[begin GIVEN MATERIAL]

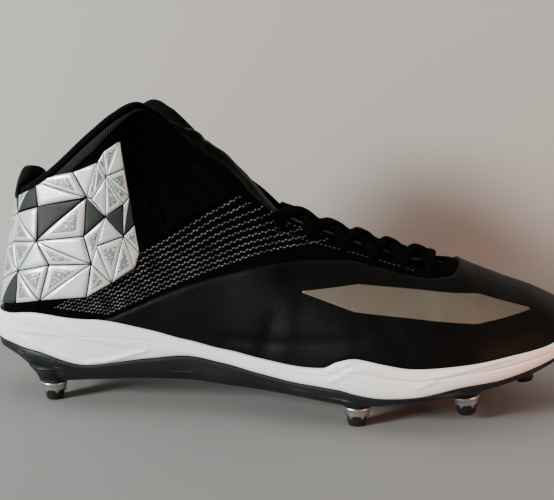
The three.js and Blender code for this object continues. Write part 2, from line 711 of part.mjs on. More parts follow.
function cuffSection(way) {
  const share = loopAt(way) / loopOf(CUFF_END);
  const rise = CUFF_RISE * (1 - CUFF_FADE * THREE.MathUtils.smoothstep(share, CUFF_FADE_FROM, 1));
  return CUFF_PROFILE.map((row) => rimPoint(way, row.out, row.over + row.rise * rise));
}

function cuffGeometry() {
  const end = loopOf(CUFF_END);
  return sweepOf(waysBetween(end, -end).map(cuffSection));
}

// Section of the tab, likewise. tall: share of the tab's height at this way.
const TAB_INSIDE = 0.4 + CLEARANCE;
const TAB_SEAT = CUFF_RISE + CUFF_SEAT + CLEARANCE;
const TAB_PROFILE = [
  { out: TAB_INSIDE, over: -1.5, tall: 0 },
  { out: TAB_INSIDE + TAB_THICK, over: -0.8, tall: 0 },
  { out: TAB_INSIDE + TAB_THICK, over: 0, tall: 0.45 },
  { out: 0.6, over: -1.2, tall: 1 },
  { out: -1.4, over: 0, tall: 1 },
  { out: -3.8, over: -0.8, tall: 1 },
  { out: -4.4, over: TAB_SEAT, tall: 0 },
  { out: TAB_INSIDE, over: TAB_SEAT, tall: 0 },
];

function tabSection(way) {
  const share = way / loopOf(TAB_END);
  const tall = TAB_LOW + (TAB_RISE - TAB_LOW) * Math.sqrt(Math.max(0, 1 - share * share));
  return TAB_PROFILE.map((row) => rimPoint(way, row.out, row.over + row.tall * tall));
}

function tabGeometry() {
  const end = loopOf(TAB_END);
  const ways = Array.from({ length: TAB_STEPS + 1 }, (_, i) => end * Math.cos((Math.PI * i) / TAB_STEPS));
  return sweepOf(ways.map(tabSection));
}

// Tongue: bridges the throat from under one flap to under the other
const TONGUE_FROM = 0.355;
const TONGUE_TO = 0.83;
const TONGUE_STEPS = 14;
const TONGUE_ACROSS = 8;
const TONGUE_TUCK = 0.14;

// Height of the tongue's arch. at: share of LENGTH where its columns start. arch: handle, share
// of its width.
const TONGUE_SECTIONS = [
  { at: 0.355, arch: 0.5 },
  { at: 0.4, arch: 0.8 },
  { at: 0.43, arch: 0.88 },
  { at: 0.48, arch: 0.88 },
  { at: 0.5, arch: 0.74 },
  { at: 0.52, arch: 0.52 },
  { at: 0.56, arch: 0.34 },
  { at: 0.83, arch: 0.34 },
];
const tongueArch = lineOf(TONGUE_SECTIONS, "arch");

function tongueGeometry() {
  const from = loopOf(TONGUE_FROM);
  const to = loopOf(TONGUE_TO);
  const rowAt = (step, deep) => {
    const loop = from + ((to - from) * step) / TONGUE_STEPS;
    const climb = 1 - TONGUE_TUCK;
    const depth = -(WALL + TONGUE_GAP + deep);
    const left = skin(-loop, climb, depth);
    const right = skin(loop, climb, depth);
    const handle = left.distanceTo(right) * tongueArch(loop);
    const leftHandle = left.clone().addScaledVector(climbing(-loop, climb), handle);
    const rightHandle = right.clone().addScaledVector(climbing(loop, climb), handle);
    const arch = new THREE.CubicBezierCurve3(left, leftHandle, rightHandle, right);
    return arch.getPoints(TONGUE_ACROSS);
  };
  const steps = Array.from({ length: TONGUE_STEPS + 1 }, (_, k) => k);
  const out = steps.map((k) => rowAt(k, 0));
  const into = steps.map((k) => rowAt(k, TONGUE_THICK));
  const triangles = [];
  for (let i = 0; i < TONGUE_STEPS; i += 1) {
    for (let k = 0; k < TONGUE_ACROSS; k += 1) {
      quad(triangles, out[i][k], out[i + 1][k], out[i + 1][k + 1], out[i][k + 1]);
      quad(triangles, into[i][k], into[i][k + 1], into[i + 1][k + 1], into[i + 1][k]);
    }
    const edge = TONGUE_ACROSS;
    quad(triangles, out[i][0], into[i][0], into[i + 1][0], out[i + 1][0]);
    quad(triangles, out[i][edge], out[i + 1][edge], into[i + 1][edge], into[i][edge]);
  }
  for (let k = 0; k < TONGUE_ACROSS; k += 1) {
    const end = TONGUE_STEPS;
    quad(triangles, out[0][k], out[0][k + 1], into[0][k + 1], into[0][k]);
    quad(triangles, out[end][k], into[end][k], into[end][k + 1], out[end][k + 1]);
  }
  return closedGeometry(triangles);
}

// Materials
const finish = (color, roughness, metalness) =>
  new THREE.MeshStandardMaterial({ color, roughness, metalness });
const whiteFoam = finish(0xe9e7e2, 0.45, 0);
const blackPlate = finish(0x15161a, 0.4, 0);
const blackSkin = finish(0x101012, 0.5, 0);
const blackMesh = finish(0x18181a, 0.85, 0);
const greyFabric = finish(0x2c2b2d, 0.9, 0);
const stainlessSteel = finish(0xb9bbbd, 0.3, 1);

const shoe = new THREE.Group();

function addPiece(name, geometry, material) {
  const piece = new THREE.Mesh(geometry, material);
  piece.name = name;
  shoe.add(piece);
}

addPiece("outsole", outsoleGeometry(), blackPlate);
addPiece("midsole", midsoleGeometry(), whiteFoam);
addPiece("insole", insoleGeometry(), greyFabric);
addPiece("upper", upperGeometry(), blackMesh);
addPiece("tongue", tongueGeometry(), greyFabric);
addPiece("forefoot_panel", forefootPanelGeometry(), blackSkin);
addPiece("ankle_panel", anklePanelGeometry(), blackSkin);
addPiece("collar_cuff", cuffGeometry(), greyFabric);
addPiece("heel_tab", tabGeometry(), greyFabric);
addPiece("laces", lacesGeometry(), blackMesh);
for (const stud of STUDS) {
  addPiece("stud_base_" + stud.name, placed(studBaseGeometry(), stud), stainlessSteel);
  addPiece("stud_tip_" + stud.name, placed(studTipGeometry(), stud), blackPlate);
}

// The origin is at the middle of the shoe's box, on the floor under the studs.
const box = new THREE.Box3().setFromObject(shoe);
const middle = box.getCenter(new THREE.Vector3());
shoe.position.set(-middle.x, -middle.y, -box.min.z);

export default shoe;
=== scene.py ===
# American football cleat, right shoe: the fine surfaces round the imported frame.
# Lengths are in millimetres in the shoe's own frame, toe along +X, outer side along -Y, and
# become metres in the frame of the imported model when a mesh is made.
import math

import bmesh
import bpy
import numpy as np
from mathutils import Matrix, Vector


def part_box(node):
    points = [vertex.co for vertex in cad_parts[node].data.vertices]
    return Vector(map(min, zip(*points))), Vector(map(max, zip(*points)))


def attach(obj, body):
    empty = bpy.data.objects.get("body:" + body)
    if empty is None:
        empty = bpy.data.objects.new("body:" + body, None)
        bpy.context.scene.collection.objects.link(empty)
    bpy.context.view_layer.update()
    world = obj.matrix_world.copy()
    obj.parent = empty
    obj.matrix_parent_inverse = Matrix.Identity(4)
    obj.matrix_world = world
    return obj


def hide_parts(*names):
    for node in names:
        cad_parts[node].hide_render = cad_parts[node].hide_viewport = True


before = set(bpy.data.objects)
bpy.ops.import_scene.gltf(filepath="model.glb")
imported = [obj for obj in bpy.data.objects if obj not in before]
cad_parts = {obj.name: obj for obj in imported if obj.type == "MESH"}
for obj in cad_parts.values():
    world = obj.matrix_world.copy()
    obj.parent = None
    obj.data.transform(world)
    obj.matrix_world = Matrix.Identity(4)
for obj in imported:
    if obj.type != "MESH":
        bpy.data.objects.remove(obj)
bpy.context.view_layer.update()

# Overall sizes of the foot
LENGTH = 305.0
BALL_WIDTH = 103.0
UPPER_TALL = 119.0
COLLAR_WIDTH = 60.0
TOE_SWING = 8.5
STUD_TALL = 9.8
TOE_RISE = 26.6
PLATE_TALL = 20.4
FOAM_TALL = 8.6
LIP_TALL = 16.2
CLEARANCE = 0.3
WALL = 2.0
LIP_WALL = 3.0
PLATE_INSET = 5.0
SEAM_INSET = 1.6
PLATE_MIDDLE_INSET = 17.0
PLATE_BELLY = 0.12
UPPER_INSET = LIP_WALL + CLEARANCE
FOOT_LEAN = 0.08
RIDGE_START = 0.81
STEP = 0.003
TINY = 1e-6
MIDSOLE_COLUMNS = 58
FINE_WELD = 0.001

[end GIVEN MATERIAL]

| TO BE DONE |
Return exactly the lines of the data, and only those, from the line with "# become metres" through the last line, inclusive.

| WRITTEN SOLUTION |
# become metres in the frame of the imported model when a mesh is made.
import math

import bmesh
import bpy
import numpy as np
from mathutils import Matrix, Vector


def part_box(node):
    points = [vertex.co for vertex in cad_parts[node].data.vertices]
    return Vector(map(min, zip(*points))), Vector(map(max, zip(*points)))


def attach(obj, body):
    empty = bpy.data.objects.get("body:" + body)
    if empty is None:
        empty = bpy.data.objects.new("body:" + body, None)
        bpy.context.scene.collection.objects.link(empty)
    bpy.context.view_layer.update()
    world = obj.matrix_world.copy()
    obj.parent = empty
    obj.matrix_parent_inverse = Matrix.Identity(4)
    obj.matrix_world = world
    return obj


def hide_parts(*names):
    for node in names:
        cad_parts[node].hide_render = cad_parts[node].hide_viewport = True


before = set(bpy.data.objects)
bpy.ops.import_scene.gltf(filepath="model.glb")
imported = [obj for obj in bpy.data.objects if obj not in before]
cad_parts = {obj.name: obj for obj in imported if obj.type == "MESH"}
for obj in cad_parts.values():
    world = obj.matrix_world.copy()
    obj.parent = None
    obj.data.transform(world)
    obj.matrix_world = Matrix.Identity(4)
for obj in imported:
    if obj.type != "MESH":
        bpy.data.objects.remove(obj)
bpy.context.view_layer.update()

# Overall sizes of the foot
LENGTH = 305.0
BALL_WIDTH = 103.0
UPPER_TALL = 119.0
COLLAR_WIDTH = 60.0
TOE_SWING = 8.5
STUD_TALL = 9.8
TOE_RISE = 26.6
PLATE_TALL = 20.4
FOAM_TALL = 8.6
LIP_TALL = 16.2
CLEARANCE = 0.3
WALL = 2.0
LIP_WALL = 3.0
PLATE_INSET = 5.0
SEAM_INSET = 1.6
PLATE_MIDDLE_INSET = 17.0
PLATE_BELLY = 0.12
UPPER_INSET = LIP_WALL + CLEARANCE
FOOT_LEAN = 0.08
RIDGE_START = 0.81
STEP = 0.003
TINY = 1e-6
MIDSOLE_COLUMNS = 58
FINE_WELD = 0.001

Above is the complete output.